WRITTEN TASK:
Quote the data below in full, please, without altering anything.

SOURCE DATA:
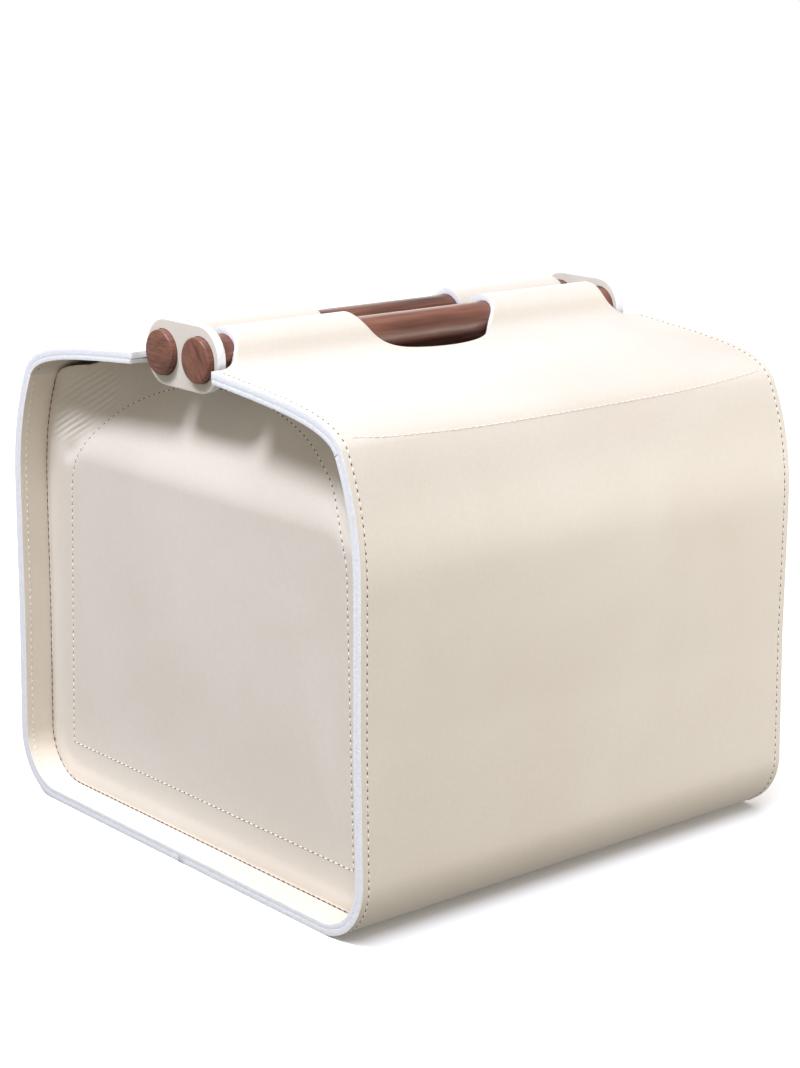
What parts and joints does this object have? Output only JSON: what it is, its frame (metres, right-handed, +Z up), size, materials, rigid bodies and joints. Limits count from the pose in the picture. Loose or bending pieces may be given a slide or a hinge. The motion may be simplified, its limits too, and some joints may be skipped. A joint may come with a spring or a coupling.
{
  "type": "knitting bag",
  "caption": "Boxy leather knitting bag: a thick wrap closing over two walnut rods, recessed end panels, oval grip openings and link plates holding the rods.",
  "frame": {"origin": "centre of the flat bottom", "axes": "+X along the rods, -Y the front wall, +Z up"},
  "size_m": [0.315, 0.3228, 0.3016],
  "materials": {
    "outer_leather": "smooth matt vegetable-tanned hide, ivory",
    "lining_leather": "fine suede-like reverse, warm cream",
    "panel_leather": "smooth soft hide, ivory",
    "link_leather": "smooth matt hide with painted edge",
    "walnut": "satin oiled walnut",
    "board": "bonded leather board"
  },
  "bodies": {
    "bag": {"wrap_leather": "outer_leather", "wrap_lining": "lining_leather", "near_gusset_flange": "lining_leather", "far_gusset_flange": "lining_leather", "near_end_panel": "panel_leather", "far_end_panel": "panel_leather", "near_panel_backing": "lining_leather", "far_panel_backing": "lining_leather", "base_board": "board"},
    "front_flap": {"front_flap": "outer_leather", "front_flap_turn_back": "lining_leather"},
    "rear_flap": {"rear_flap": "outer_leather", "rear_flap_turn_back": "lining_leather"},
    "front_rod": {"front_rod": "walnut"},
    "rear_rod": {"rear_rod": "walnut"},
    "near_link": {"near_link": "link_leather"},
    "far_link": {"far_link": "link_leather"}
  },
  "joints": [
    {"name": "front_flap_opens", "type": "hinge", "parent": "bag", "child": "front_flap", "pos_m": [0, -0.1446, 0.2566], "axis": [1, 0, 0], "range_deg": [0, 80], "deforming": ["near_link", "far_link"]},
    {"name": "rear_flap_opens", "type": "hinge", "parent": "bag", "child": "rear_flap", "pos_m": [0, 0.1446, 0.2566], "axis": [-1, 0, 0], "range_deg": [0, 80], "deforming": ["near_link", "far_link"]},
    {"name": "front_rod_turns", "type": "hinge", "parent": "front_flap", "child": "front_rod", "pos_m": [0, -0.01645, 0.2836], "axis": [1, 0, 0], "continuous": true},
    {"name": "rear_rod_turns", "type": "hinge", "parent": "rear_flap", "child": "rear_rod", "pos_m": [0, 0.01645, 0.2836], "axis": [1, 0, 0], "continuous": true},
    {"name": "near_link_pulls_off", "type": "slide", "parent": "rear_flap", "child": "near_link", "axis": [-1, 0, 0], "range_m": [0, 0.012]},
    {"name": "far_link_pulls_off", "type": "slide", "parent": "rear_flap", "child": "far_link", "axis": [1, 0, 0], "range_m": [0, 0.012]}
  ]
}
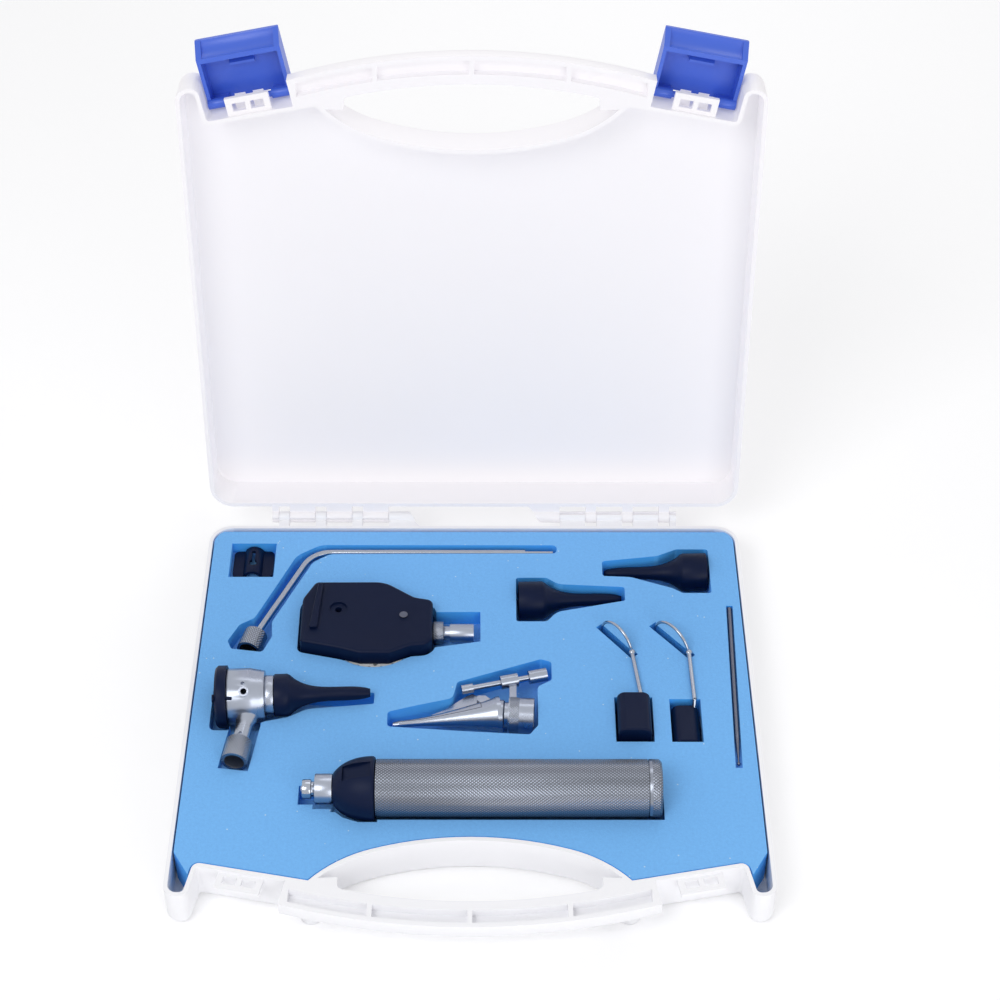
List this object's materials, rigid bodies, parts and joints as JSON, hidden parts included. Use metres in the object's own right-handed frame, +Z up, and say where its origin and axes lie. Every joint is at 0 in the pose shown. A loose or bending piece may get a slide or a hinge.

THE OUTPUT:
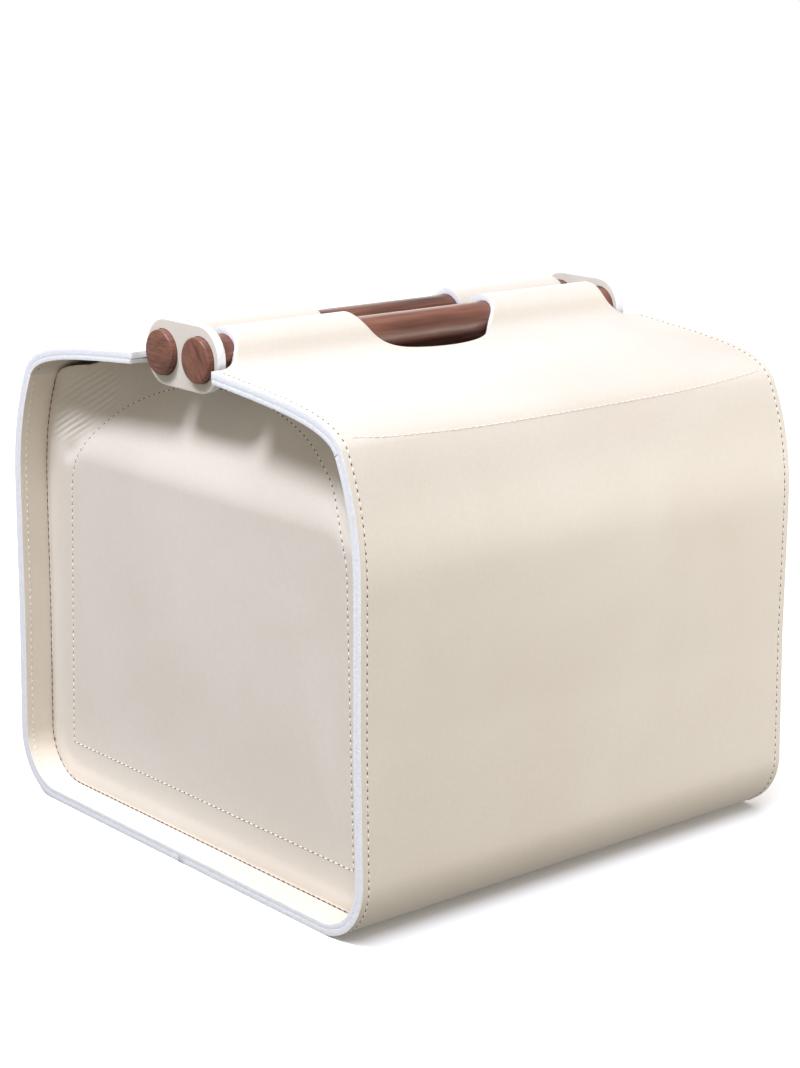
What parts and joints does this object have? Output only JSON: what it is, its frame (metres, right-handed, +Z up), size, materials, rigid bodies and joints. Limits count from the pose in the picture. Loose or bending pieces may be given a slide or a hinge. The motion may be simplified, its limits too, and some joints may be skipped. A joint may come with a spring or a coupling.
{
  "type": "knitting bag",
  "caption": "Boxy leather knitting bag: a thick wrap closing over two walnut rods, recessed end panels, oval grip openings and link plates holding the rods.",
  "frame": {"origin": "centre of the flat bottom", "axes": "+X along the rods, -Y the front wall, +Z up"},
  "size_m": [0.315, 0.3228, 0.3016],
  "materials": {
    "outer_leather": "smooth matt vegetable-tanned hide, ivory",
    "lining_leather": "fine suede-like reverse, warm cream",
    "panel_leather": "smooth soft hide, ivory",
    "link_leather": "smooth matt hide with painted edge",
    "walnut": "satin oiled walnut",
    "board": "bonded leather board"
  },
  "bodies": {
    "bag": {"wrap_leather": "outer_leather", "wrap_lining": "lining_leather", "near_gusset_flange": "lining_leather", "far_gusset_flange": "lining_leather", "near_end_panel": "panel_leather", "far_end_panel": "panel_leather", "near_panel_backing": "lining_leather", "far_panel_backing": "lining_leather", "base_board": "board"},
    "front_flap": {"front_flap": "outer_leather", "front_flap_turn_back": "lining_leather"},
    "rear_flap": {"rear_flap": "outer_leather", "rear_flap_turn_back": "lining_leather"},
    "front_rod": {"front_rod": "walnut"},
    "rear_rod": {"rear_rod": "walnut"},
    "near_link": {"near_link": "link_leather"},
    "far_link": {"far_link": "link_leather"}
  },
  "joints": [
    {"name": "front_flap_opens", "type": "hinge", "parent": "bag", "child": "front_flap", "pos_m": [0, -0.1446, 0.2566], "axis": [1, 0, 0], "range_deg": [0, 80], "deforming": ["near_link", "far_link"]},
    {"name": "rear_flap_opens", "type": "hinge", "parent": "bag", "child": "rear_flap", "pos_m": [0, 0.1446, 0.2566], "axis": [-1, 0, 0], "range_deg": [0, 80], "deforming": ["near_link", "far_link"]},
    {"name": "front_rod_turns", "type": "hinge", "parent": "front_flap", "child": "front_rod", "pos_m": [0, -0.01645, 0.2836], "axis": [1, 0, 0], "continuous": true},
    {"name": "rear_rod_turns", "type": "hinge", "parent": "rear_flap", "child": "rear_rod", "pos_m": [0, 0.01645, 0.2836], "axis": [1, 0, 0], "continuous": true},
    {"name": "near_link_pulls_off", "type": "slide", "parent": "rear_flap", "child": "near_link", "axis": [-1, 0, 0], "range_m": [0, 0.012]},
    {"name": "far_link_pulls_off", "type": "slide", "parent": "rear_flap", "child": "far_link", "axis": [1, 0, 0], "range_m": [0, 0.012]}
  ]
}
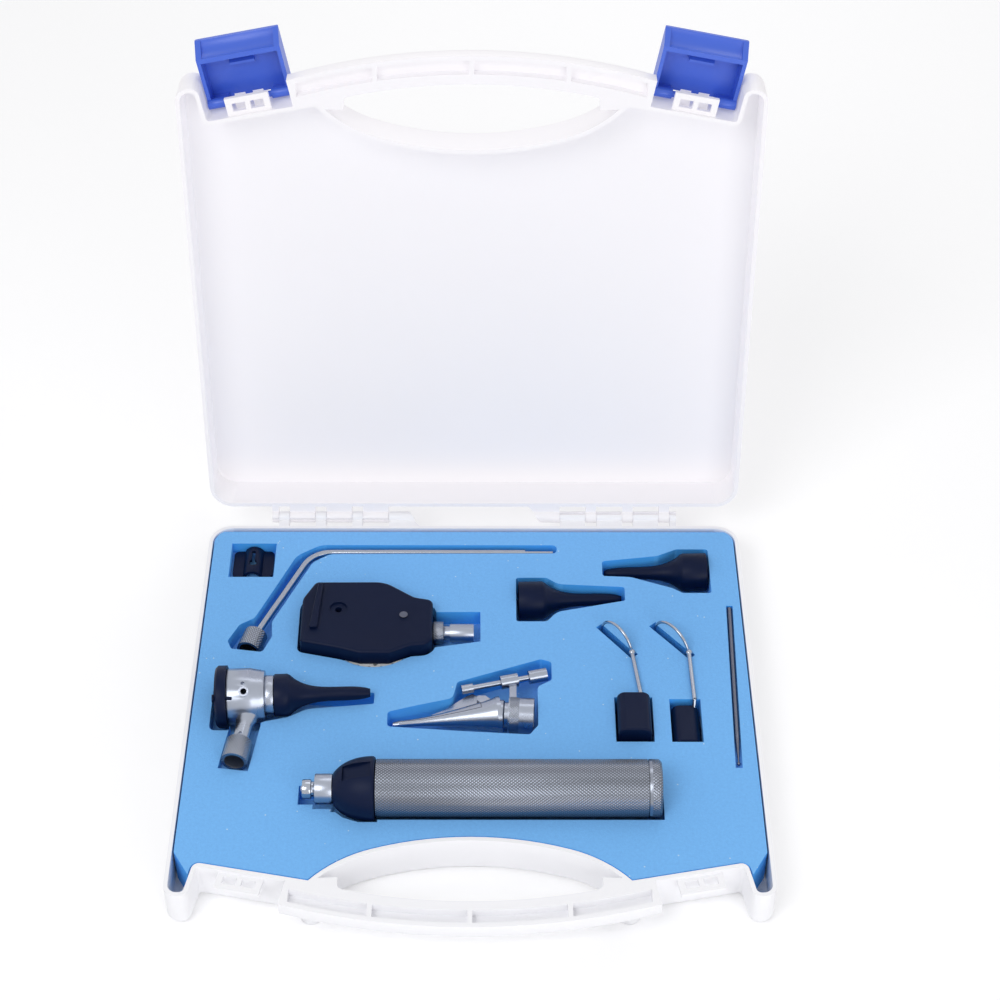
List this object's materials, rigid bodies, parts and joints as JSON, hidden parts included. Use metres in the object's own right-handed frame, +Z up, and say where its origin and axes lie. Every joint is at 0 in the pose shown. A loose or bending piece may get a slide or a hinge.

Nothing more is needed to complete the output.